Depois de acertados, os pagamentos foram operacionalizados por Hilberto Mascarenhas, que coordenava equipe de operações estruturadas na empreiteira, por um homem que se apresentou como Anderson e teria sido enviado pelo então candidato a deputado Dimas Fabiano Junior. A operação era feito sob o codinome "Gordo" no sistema da Odebrecht.

Segundo Barbosa, ao atender o pedido do senador Aécio Neves, a Odebrecht acreditava que iria assegurar "fluidez, atendimento pleno das necessidades [da Odebrecht], se precisávamos nos reunir com o senador para conversar. E isso acabou acontecendo", disse. Na delação, ele fala que as doações "fazem crer que tenha facilitado que nos enxergasse como parceiro, contribuindo para o caminho que ele estava trilhando". Aécio foi confirmado como candidato do PSDB à presidência do país em maio de 2014. "Todas as vezes que eu ou o Marcelo pedimos para ser recebidos [pelo senador], sempre conseguimos marcar reunião. Todas as vezes tivemos prioridade", afirmou. Em outro depoimento, Sérgio Neves, que foi diretor superintendente da construtora em Minas Gerais, afirmou que a Odebrecht pagou por meio de caixa dois parte dos gastos de campanhas do tucano e do grupo político dele em Minas Gerais em 2010 e 2014.

Em outro depoimento, Benedicto Junior confirmou doações eleitorais da empresa por meio de caixa dois para cerca de 50 políticos. Entre os principais nomes aparecem o ex-presidente do Senado Renan Calheiros, a senadora e ex-ministra Gleisi Hoffmann (PT-PR), o ministro Roberto Freire, o governador do Rio Grande do Norte, Robson Faria (PSD), o ministro das Cidades, Bruno Araújo (PSDB), o governador de Goiás, Marconi Perillo (PSDB) e o ex-governador de Pernambuco Eduardo Campos (PSB).

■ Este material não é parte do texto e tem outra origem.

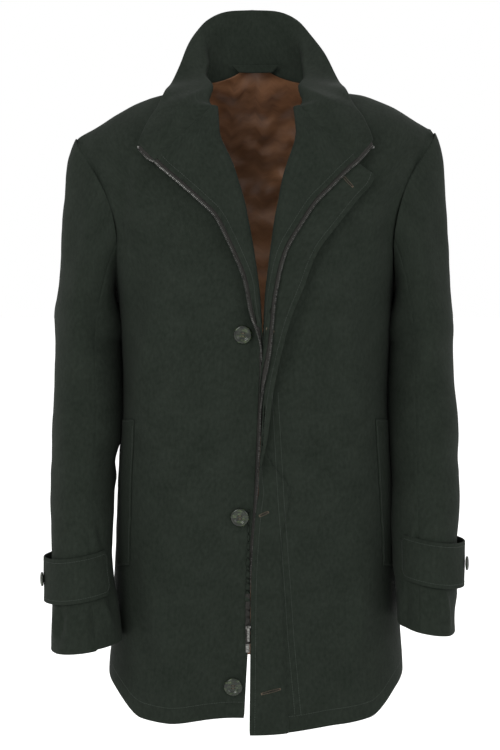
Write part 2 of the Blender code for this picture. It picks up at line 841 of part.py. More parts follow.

Outro nome citado por Benedicto Junior foi o de Moreira Franco. Segundo ele, a companhia fez doação ilícita, com recursos de caixa dois, de R$ 4 milhões em 2014 ao então ministro da Secretaria de Aviação Civil. O delator contou que à época o executivo responsável pela relação institucional do grupo Odebrecht em Brasília, Cláudio Mello, procurou por ele com o pedido de Moreira Franco.

Mascarenhas, por sua vez, afirmou que R$ 10 milhões de gastos da campanha de Paulo Skaf ao governo de São Paulo em 2014 foram pagos ao marqueteiro Duda Mendonça, com a suposta anuência do então vice-presidente Michel Temer, na época presidente do PMDB. Eduardo Cunha (PMDB-RJ), recebeu R$ 2 milhões, segundo Mascarenhas.